Operatorzy z całego świata obserwują znaczny wzrost konsumpcji danych mobilnych. Apetyt użytkowników sieci komórkowych na transfer danych jest tak duży, że konieczne jest budowanie gęstej infrastruktury stacji bazowych. Z kolei coraz większa liczba nadajników LTE szpeci krajobraz miast. Operatorzy mają również problem z pozyskaniem nowych lokalizacji, w których mogliby zainstalować nowe stacje bazowe. Dlatego właśnie Ericsson opracował rozwiązanie Zero Site, które jest połączeniem lampy ulicznej oraz szerokopasmowego nadajnika 4G LTE.
Już nie raz słyszeliśmy o tym, że operatorom marzy się integracja stacji bazowych z lampami ulicznymi. Wizja inteligentnych miast, w których niemalże każda latarnia jest wyposażona w antenę 5G jest bardzo kusząca. Dzisiaj możemy zobaczyć zalążek takiego rozwiązania, którym jest stacja bazowa Ericsson Zero Site. Tak naprawdę jest to tradycyjny nadajnik sieci LTE, który składa się z 3 anten sektorowych oraz modułów radiowych zamontowanych na solidnym słupie. Z kolei system oświetleniowy został skonstruowany przez firmę Philips. Składa się on z energooszczędnej lampy LED DigiStreet Mini oraz systemu sterowania Philips City Touch. Cały projekt wygląda bardzo interesująco, jednak nie jest on pozbawiony wad.

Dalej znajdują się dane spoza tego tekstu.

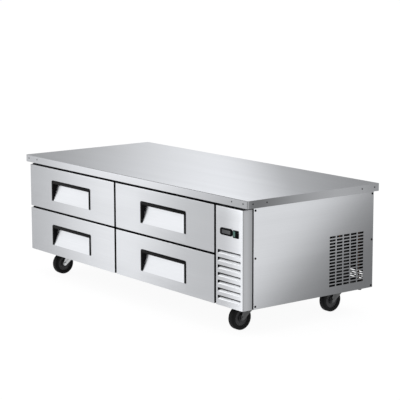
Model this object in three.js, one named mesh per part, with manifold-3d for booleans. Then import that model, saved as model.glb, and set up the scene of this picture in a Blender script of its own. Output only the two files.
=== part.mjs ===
// A low refrigerated chef base: a worktop for cooking appliances over four insulated drawers, with the
// condensing unit in a compartment at the right end, on four swivel casters. Millimetres, +Z up, +X to the
// right along the front, the front faces -Y, and the origin is on the floor under the middle of the worktop.
import * as THREE from "three";
import { mergeVertices } from "three/addons/utils/BufferGeometryUtils.js";
import Module from "manifold-3d";

const wasm = await Module();
wasm.setup();

// Driving dimensions
const worktopWidth = 1835;
const worktopDepth = 790;
const worktopThickness = 36;
const overallHeight = 622;
const groundClearance = 124;
const sideOverhang = 36;
const frontSetback = 3;
const rearSetback = 1.5;
const cabinetSkin = 1.5;
const baseSheet = 2;
const drawerFrontDepth = 50;
const gasketGap = 6;
const controlPanelWidth = 190.5;
const drawerEdgeInset = 2.5;
const columnGap = 16;
const controlGap = 12;
const rowGap = 10;
const drawerTopGap = 11;
const drawerBottomStep = 1;
const lowerDrawerExtra = 4;
const openingSideOverlap = 36;
const openingEndOverlap = 26;
const faceFrameDepth = 24;
const rearWall = 44;
const linerSheet = 1.5;

// Clearance left wherever two pieces meet, and how far a cutting tool runs past what it cuts
const seat = 0.3;
const overrun = 5;

// Planes that several pieces share, worked out from the driving dimensions
const worktopUnderside = overallHeight - worktopThickness;
const worktopFront = -worktopDepth / 2;
const cabinetLeft = -worktopWidth / 2 + sideOverhang;
const cabinetRight = -cabinetLeft;
const faceY = worktopFront + frontSetback;
const frontBackY = faceY + drawerFrontDepth;
const cabinetFrontY = frontBackY + gasketGap;
const cabinetRearY = -worktopFront - rearSetback;
const faceFrameBackY = cabinetFrontY + faceFrameDepth;
const baseTop = groundClearance + baseSheet;
const bodyTop = worktopUnderside - seat;
const controlPanelLeft = cabinetRight - controlPanelWidth;
const drawerWidth = (controlPanelLeft - controlGap - cabinetLeft - drawerEdgeInset - columnGap) / 2;
const openingWidth = drawerWidth - 2 * openingSideOverlap;
const lowerDrawerZ = groundClearance + drawerBottomStep;
const drawersTopZ = worktopUnderside - drawerTopGap;
const upperDrawerHeight = (drawersTopZ - lowerDrawerZ - rowGap - lowerDrawerExtra) / 2;
const lowerDrawerHeight = upperDrawerHeight + lowerDrawerExtra;
const upperDrawerZ = lowerDrawerZ + lowerDrawerHeight + rowGap;
const leftColumnX = cabinetLeft + drawerEdgeInset + drawerWidth / 2;
const rightColumnX = leftColumnX + drawerWidth + columnGap;
const drawers = [
  { name: "left_upper", x: leftColumnX, z: upperDrawerZ, height: upperDrawerHeight },
  { name: "left_lower", x: leftColumnX, z: lowerDrawerZ, height: lowerDrawerHeight },
  { name: "right_upper", x: rightColumnX, z: upperDrawerZ, height: upperDrawerHeight },
  { name: "right_lower", x: rightColumnX, z: lowerDrawerZ, height: lowerDrawerHeight },
];
const cavityLeft = leftColumnX - openingWidth / 2;
const cavityRight = rightColumnX + openingWidth / 2;
const cavityFloor = lowerDrawerZ + openingEndOverlap;
const cavityCeiling = drawersTopZ - openingEndOverlap;
const cavityRearY = cabinetRearY - rearWall;

// Materials, in the colours of the photograph
function finish(color, roughness, metalness) {
  return new THREE.MeshStandardMaterial({ color, roughness, metalness });
}
const brushedSteel = finish(0xc9cbcd, 0.35, 1);
const innerSteel = finish(0xb4b7ba, 0.45, 1);
const galvanised = finish(0x9da1a4, 0.5, 1);
const zincPlate = finish(0xb9bcc0, 0.3, 1);
const copperAndFins = finish(0xa9aba8, 0.45, 1);
const blackPlastic = finish(0x1e1f21, 0.45, 0);
const blackRubber = finish(0x232325, 0.8, 0);
const blackPaint = finish(0x17181a, 0.4, 0.2);
const greenLens = finish(0x2f8f62, 0.25, 0);
const foam = finish(0xd8cfa8, 0.9, 0);

// Closed geometry as a solid that can be joined and cut
function solidOf(geometry) {
  const bare = geometry.index ? geometry.toNonIndexed() : geometry;
  bare.deleteAttribute("normal");
  bare.deleteAttribute("uv");
  const merged = mergeVertices(bare);
  return new wasm.Manifold(
    new wasm.Mesh({
      numProp: 3,
      vertProperties: merged.attributes.position.array,
      triVerts: new Uint32Array(merged.index.array),
    }),
  );
}

// A box between two planes on each axis
function block([x0, x1], [y0, y1], [z0, z1]) {
  const geometry = new THREE.BoxGeometry(x1 - x0, y1 - y0, z1 - z0);
  return solidOf(geometry.translate((x0 + x1) / 2, (y0 + y1) / 2, (z0 + z1) / 2));
}

function shapeOf(outline) {
  return Array.isArray(outline) ? new THREE.Shape(outline.map(([a, b]) => new THREE.Vector2(a, b))) : outline;
}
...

Uliczna stacja bazowa Zero Site zamontowana w Pile znajduje się na ogrodzonym terenie.
Ericsson liczy na to, że latarnie uliczne połączone ze stacjami bazowymi będą stałym elementem przestrzeni publicznej i zapewnią szybką łączność w gęsto zaludnionych obszarach miejskich. Jednakże przeszkodą w realizacji tego planu mogą okazać się obowiązujące w Polsce przepisy. W naszym kraju obowiązują restrykcyjne przepisy określające dozwolony poziom natężenia pola elektromagnetycznego w miejscach dostępnych dla ludzi. W praktyce oznacza to, że operator korzystający ze stacji bazowej zainstalowanej na lampie ulicznej musi ograniczyć moc nadajników. To z kolei przekłada się na mniejszy zasięg. Jednakże większa ilość stacji bazowych o mniejszym zasięgu korzystnie wpływa na wydajność sieci komórkowej. Dzięki temu użytkownicy częściej odbierają mocniejszy sygnał, co oznacza szybszą transmisję danych. Pozostaje nam tylko liczyć na to, że władze polskich miast przekonają się do nowego rozwiązania. Wielozakresowe stacje bazowe zamontowane na lampach ulicznych mogą okazać się najekonomiczniejszym rozwiązaniem problemu obecnie przeciążonych sieci LTE.